Owen Roe O'Neill (1585-6 November 1649) was a Gaelic Irish soldier and a scion of the O'Neill dynasty of Ulster. He served as a commander of the Irish Confederates during the Irish Confederate Wars of the 1640s.
Biography[]
Owen Roe O'Neill was born in County Armagh, Ireland in 1585, the illegitimate son of Art MacBaron O'Neill, a son of Matthew O'Neill, 1st Baron Dungannon. O'Neill was educated by Franciscan monks and fought against the English in the Nine Years' War, serving under his great-uncle Hugh O'Neill, Earl of Tyrone; several of his brothers were slain during the rebellion. He left Ireland during the Flight of the Earls in 1607, and he served in the Spanish Army for 40 years, fighting against the Dutch Army and the French during the Dutch Revolt and the Franco-Spanish War. He distinguished himself while commanding the Spanish garrison at the Siege of Arras in 1640, and, in 1642, he led 300 Irish veterans back to Ireland to aid the Irish Rebellion of 1641. He took command of the Ulster Irish in July 1642, and he battled the Covenanters in Ulster, losing central Ulster at the Battle of Clones.

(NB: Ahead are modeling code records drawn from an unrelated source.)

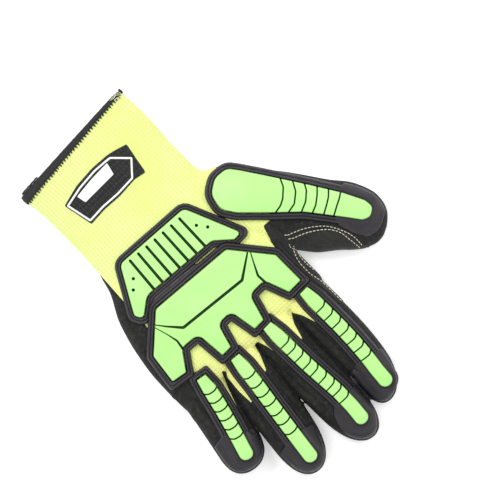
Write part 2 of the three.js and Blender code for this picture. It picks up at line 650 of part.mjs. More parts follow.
const patchCorners = [...onDigit(THUMB, PATCH_ON_THUMB), ...onHand(PATCH_ON_HAND)];
const patch = surface(patchCorners, PATCH_THICKNESS).intersect(aboveZ(PATCH_LIFT));
show('crotch_patch', mainBody(madeBefore().reduce((rest, around) => rest.subtract(around), patch)), 'suede');

export default glove;
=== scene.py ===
"""An impact glove for the right hand, palm down: its knit, dip, guards, hem, label and seams.

Shapes are worked out in millimetres with the cuff's end at Y 0, as the part is drawn, and are put in the
frame's place, in metres, when a piece is made.
"""
import math

import bpy
import numpy as np
from mathutils import Matrix, Vector
from mathutils.bvhtree import BVHTree
from mathutils.geometry import delaunay_2d_cdt


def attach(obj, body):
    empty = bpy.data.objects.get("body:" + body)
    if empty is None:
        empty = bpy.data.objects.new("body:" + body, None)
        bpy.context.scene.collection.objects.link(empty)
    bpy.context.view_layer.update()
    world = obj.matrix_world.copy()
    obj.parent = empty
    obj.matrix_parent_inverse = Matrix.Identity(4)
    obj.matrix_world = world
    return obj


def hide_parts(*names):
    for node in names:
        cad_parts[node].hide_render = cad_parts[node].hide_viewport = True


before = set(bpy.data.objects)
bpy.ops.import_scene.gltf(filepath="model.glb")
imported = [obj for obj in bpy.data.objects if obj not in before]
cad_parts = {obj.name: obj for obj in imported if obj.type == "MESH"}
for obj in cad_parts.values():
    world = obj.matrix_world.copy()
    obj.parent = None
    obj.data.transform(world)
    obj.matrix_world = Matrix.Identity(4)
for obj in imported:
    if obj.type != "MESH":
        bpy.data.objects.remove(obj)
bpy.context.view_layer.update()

# Sizes of the shell, in millimetres
HAND_LENGTH = 170.0
CUFF_WIDTH = 91.0
CUFF_HEIGHT = 16.0
PALM_HEIGHT = 25.0
PALM_EASE = 1.5
FINGER_GAP = 0.4
ORIGIN_ALONG = 0.62
WIDEST_AT = 0.42
SIDE_POWER = 0.8
TOP_POWER = 0.86
PRESS = 1.35
LINING_GAP = 1.7
DIP_LIFT = 0.35
BODY_GRAIN = 0.9

# Sizes of the knit
WALE = 2.4
RIB_HEIGHT = 0.2
COLUMN = WALE / 5
COURSE = 0.72
KNOT = 2.25
WALES_ROUND = 86
KNIT_END = 66.3

# Sizes of the guards
PAD_TOP = 4.8
PAD_FLOOR = 1.0
STRIP_HALF = 4.55
STRIP_ROOT_HALF = 3.45
STRIP_FLARE = 9.0
STRIP_BORDER = 4.3
PADDLE_THICK = 1.5
PATCH_THICK = 0.9

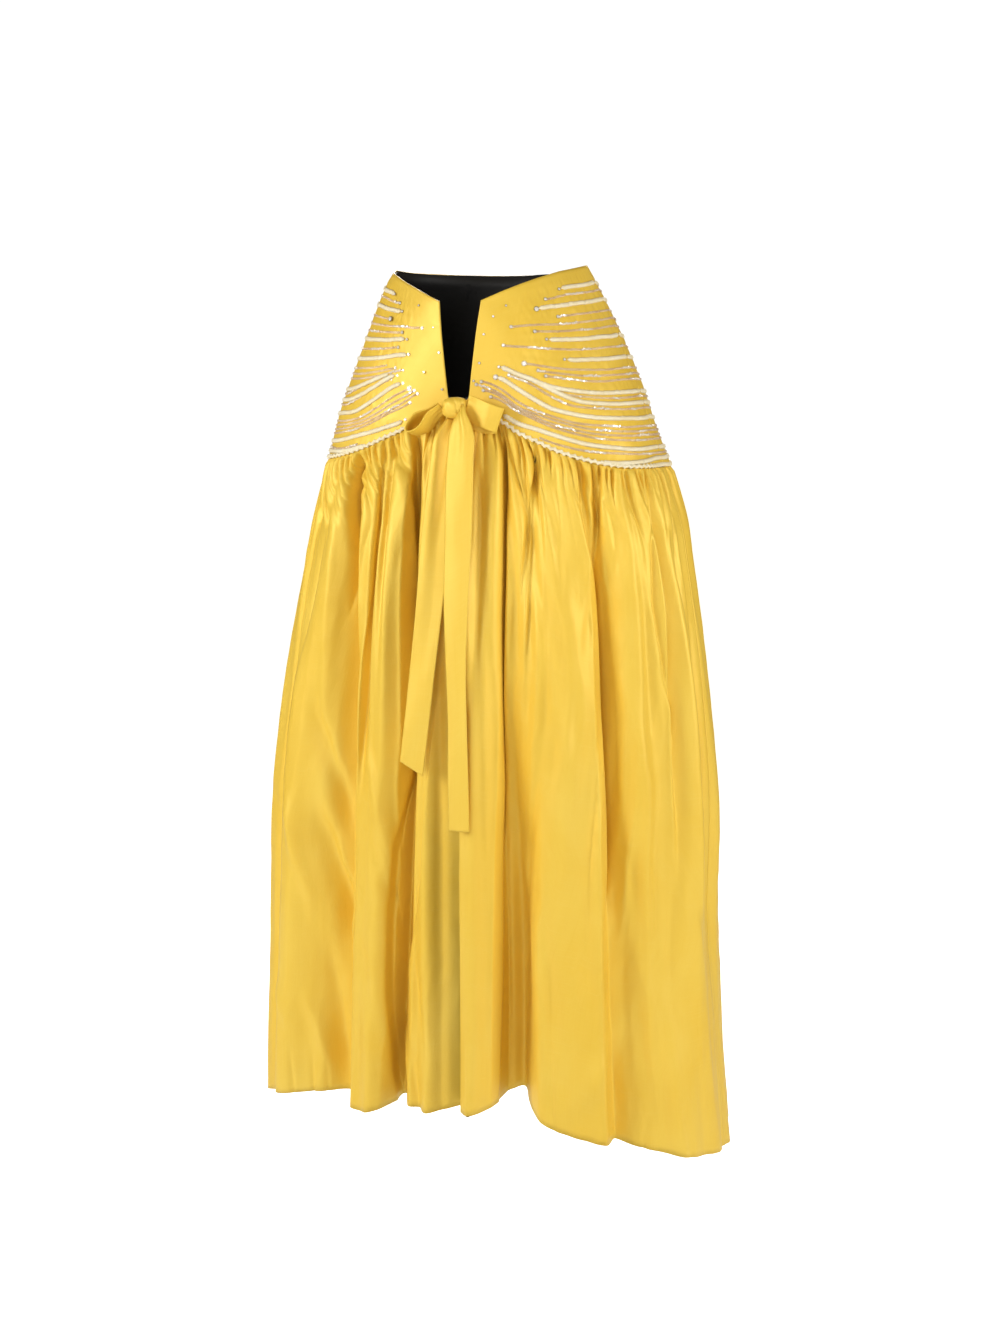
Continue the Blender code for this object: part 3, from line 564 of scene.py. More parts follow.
def twistedGroup():
    # threads laid round a cord or a chain: strands along UV, a change of tone from stitch to stitch towards
    # the second colour, and that colour painted into the grooves between strands; on the cord it is a deeper
    # tone with painted shade in the grooves, on the chain its patches, flecks and grooves are painted glints
    group, given, made = newGroup("laidThreads", {
        "Place": "Vector", "Body Place": "Vector", "Colour": "Color", "Patch And Painted Light Colour": "Color",
        "Strands": 900.0, "Roughness": 0.5,
    })
    wave = {"Vector": given["Place"], "Scale": given["Strands"], "Distortion": 1.2, "Detail": 2.0}
    strand = addNode(group, "ShaderNodeTexWave", {"bands_direction": "DIAGONAL"}, wave).outputs["Fac"]
    patch = noise(group, given["Body Place"], 55.0, 2.0, 0.6)
    fleck = noise(group, given["Body Place"], 420.0, 2.0, 0.6)
    patches = stretched(group, patch, 0.35, 0.65, 0.0, 0.6)
    blend = maths(group, "ADD", patches, stretched(group, fleck, 0.4, 0.7, 0.0, 0.4))
    tone = mixed(group, blend, given["Colour"], given["Patch And Painted Light Colour"])
    # painted light in the grooves between strands: painted shade on the cord, painted glints on the chain
    paintedGrooveLight = stretched(group, strand, 0.0, 0.5, 0.35, 0.0)
    fill(group, made, {
        "Colour": mixed(group, paintedGrooveLight, tone, given["Patch And Painted Light Colour"]),
        "Roughness": maths(group, "ADD", given["Roughness"], stretched(group, fleck, 0.3, 0.7, -0.08, 0.08)),
        "Height": strand,
    })
    return group


woven = wovenGroup()
laid = twistedGroup()


def startMaterial(name):
    material = bpy.data.materials.new(name)
    material.use_nodes = True
    return material, material.node_tree, material.node_tree.nodes["Principled BSDF"]


def newMaterial(name, group, colourNames, values, bump, shine):
    material, tree, shader = startMaterial(name)
    place = addNode(tree, "ShaderNodeTexCoord", {}, {}).outputs
    given = {label: colour(value) for label, value in colourNames.items()}
    given.update(values, Place=place["UV"])
    effect = addNode(tree, "ShaderNodeGroup", {"node_tree": group}, given)
    if "Body Place" in effect.inputs:
        fill(tree, effect, {"Body Place": place["Object"]})
    made = effect.outputs
    raised = {"Strength": bump[0], "Distance": bump[1], "Height": made["Height"]}
    relief = addNode(tree, "ShaderNodeBump", {}, raised).outputs["Normal"]
    fill(tree, shader, {"Base Color": made["Colour"], "Roughness": made["Roughness"], "Normal": relief})
    fill(tree, shader, shine)
    return material


def silkMaterial(name, crumple, slubs):
    return newMaterial(
        name, woven, {"Colour": "silk", "Deep Colour": "silkDeep", "Pale Colour": "silkPale"},
        {"Crumple": crumple, "Slubs": slubs, "Roughness": 0.44}, (0.55, 0.0005),
        {"Metallic": 0.12, "Specular IOR Level": 0.30},
    )


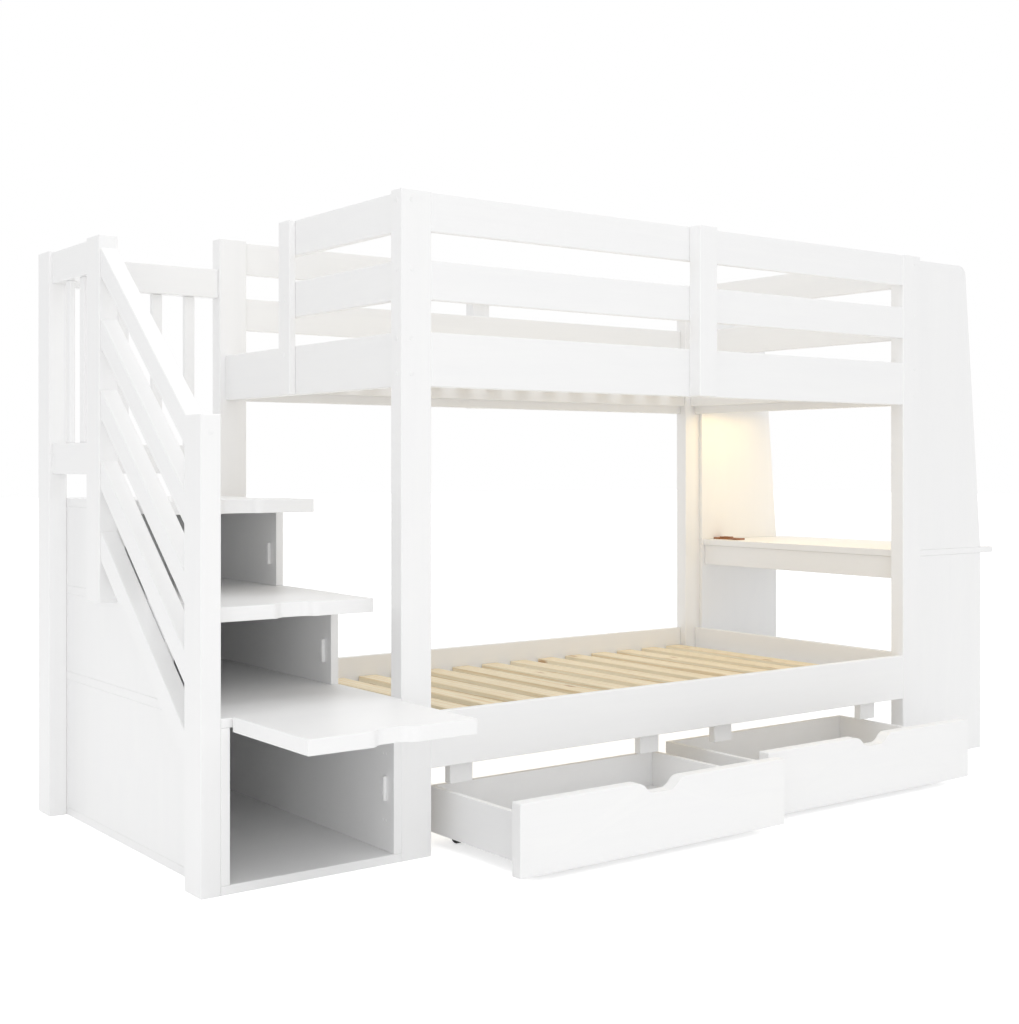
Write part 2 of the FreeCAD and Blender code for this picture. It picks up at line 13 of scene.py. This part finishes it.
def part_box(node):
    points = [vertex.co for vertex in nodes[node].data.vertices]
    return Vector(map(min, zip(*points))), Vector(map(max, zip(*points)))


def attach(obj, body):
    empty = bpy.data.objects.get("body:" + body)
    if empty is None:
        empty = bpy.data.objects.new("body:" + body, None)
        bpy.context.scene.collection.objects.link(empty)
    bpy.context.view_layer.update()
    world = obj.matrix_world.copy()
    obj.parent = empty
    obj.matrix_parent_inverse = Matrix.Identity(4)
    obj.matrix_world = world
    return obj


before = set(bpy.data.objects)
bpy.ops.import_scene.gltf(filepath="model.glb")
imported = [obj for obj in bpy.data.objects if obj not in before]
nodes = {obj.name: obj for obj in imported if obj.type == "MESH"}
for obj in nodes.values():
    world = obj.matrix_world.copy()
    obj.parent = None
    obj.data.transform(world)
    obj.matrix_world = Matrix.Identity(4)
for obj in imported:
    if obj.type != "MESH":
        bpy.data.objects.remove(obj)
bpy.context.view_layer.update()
scene = bpy.context.scene

WHITE = (1.0, 1.0, 1.0)


# ---------------------------------------------------------------- node helpers

# Socket numbers of a Mix node that mixes colours.
MIX_FACTOR, MIX_A, MIX_B, MIX_RESULT = 0, 6, 7, 2

# Object coordinates without any stretch.
EVEN = (1.0, 1.0, 1.0)


def seen_directly(tree):
    """A node whose value is 1 for camera and glossy rays, and 0 for the light on the object."""
    path = tree.nodes.new("ShaderNodeLightPath")
    seen = tree.nodes.new("ShaderNodeMath")
    seen.operation = "MAXIMUM"
    tree.links.new(path.outputs["Is Camera Ray"], seen.inputs[0])
    tree.links.new(path.outputs["Is Glossy Ray"], seen.inputs[1])
    return seen


class Graph:
    """A short way to write a material's node tree. Colours are passed as (node, socket) pairs."""

    def __init__(self, name):
        self.mat = bpy.data.materials.new(name)
        self.mat.use_nodes = True
        self.tree = self.mat.node_tree
        self.tree.nodes.clear()
        self.out = self.add("ShaderNodeOutputMaterial")
        self.bsdf = self.add("ShaderNodeBsdfPrincipled")
        self.link(self.bsdf, "BSDF", self.out, "Surface")

    def add(self, kind, **settings):
        node = self.tree.nodes.new(kind)
        for key, value in settings.items():
            setattr(node, key, value)
        return node

    def link(self, a, a_socket, b, b_socket):
        self.tree.links.new(a.outputs[a_socket], b.inputs[b_socket])

    def set(self, node, **values):
        """Sets sockets by name, with _ for a space."""
        for key, value in values.items():
            node.inputs[key.replace("_", " ")].default_value = value

    def place(self, stretch=EVEN, island=0.0):
        """Object coordinates, stretched per axis, and moved for each solid by a part of island."""
        coord = self.add("ShaderNodeTexCoord")
        scale = self.add("ShaderNodeMapping")
        scale.inputs["Scale"].default_value = stretch
        self.link(coord, "Object", scale, "Vector")
        if island:
            info = self.add("ShaderNodeNewGeometry")
            times = self.add("ShaderNodeMath", operation="MULTIPLY")
            times.inputs[1].default_value = island
            self.link(info, "Random Per Island", times, 0)
            self.link(times, 0, scale, "Location")
        return scale

    def noise(self, vector, scale=1.0, detail=3.0, roughness=0.5, distortion=0.0):
        node = self.add("ShaderNodeTexNoise")
        self.set(node, Scale=scale, Detail=detail, Roughness=roughness, Distortion=distortion)
        self.link(vector, 0, node, "Vector")
        return node

    def ramp(self, source, socket, stops):
        """A colour ramp from (position, colour) stops."""
        node = self.add("ShaderNodeValToRGB")
        line = node.color_ramp
        while len(line.elements) < len(stops):
            line.elements.new(0.5)
        for element, (position, colour) in zip(line.elements, stops):
            element.position = position
            element.color = (*colour, 1.0)
        self.link(source, socket, node, "Fac")
        return (node, "Color")

    def multiply(self, factor, a, b):
        """Colour a darkened by colour b, by factor."""
        node = self.add("ShaderNodeMix", data_type="RGBA", blend_type="MULTIPLY")
        node.inputs[MIX_FACTOR].default_value = factor
        for index, (source, socket) in ((MIX_A, a), (MIX_B, b)):
            self.tree.links.new(source.outputs[socket], node.inputs[index])
        return (node, MIX_RESULT)

    def colour(self, pair):
        source, socket = pair
        self.tree.links.new(source.outputs[socket], self.bsdf.inputs["Base Color"])

    def bump(self, source, socket, strength, distance):
        node = self.add("ShaderNodeBump")
        self.set(node, Strength=strength, Distance=distance)
        self.link(source, socket, node, "Height")
        self.link(node, "Normal", self.bsdf, "Normal")

    def rough(self, source, socket, low, high):
        node = self.add("ShaderNodeMapRange")
        self.set(node, To_Min=low, To_Max=high)
        self.link(source, socket, node, "Value")
        self.link(node, "Result", self.bsdf, "Roughness")


def along(axis, across, length):
    """Per-axis stretch for a grain: length on the grain's own axis, across on the two others."""
    values = [across, across, across]
    values["xyz".index(axis)] = length
    return values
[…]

He was able to stop the killing of Protestant civilians, and, during the stalemate in Ulster from 1642 to 1646, he trained and disciplined his army. In 1646, he defeated the Laggan Army and the Covenanters at the Battle of Benburb, but he was summoned to the south by papal nuncio Giovanni Battista Rinuccini, preventing him from exploiting his victory. In 1647, he was sent to capture Dublin before James Butler, 1st Duke of Ormond could hand over the Royalist-controlled city to the Parliamentarians, but his army was destroyed at the Battle of Dungan's Hill. He died in November 1649, possibly poisoned by a priest in the employ of the English, but more likely a victim of gout.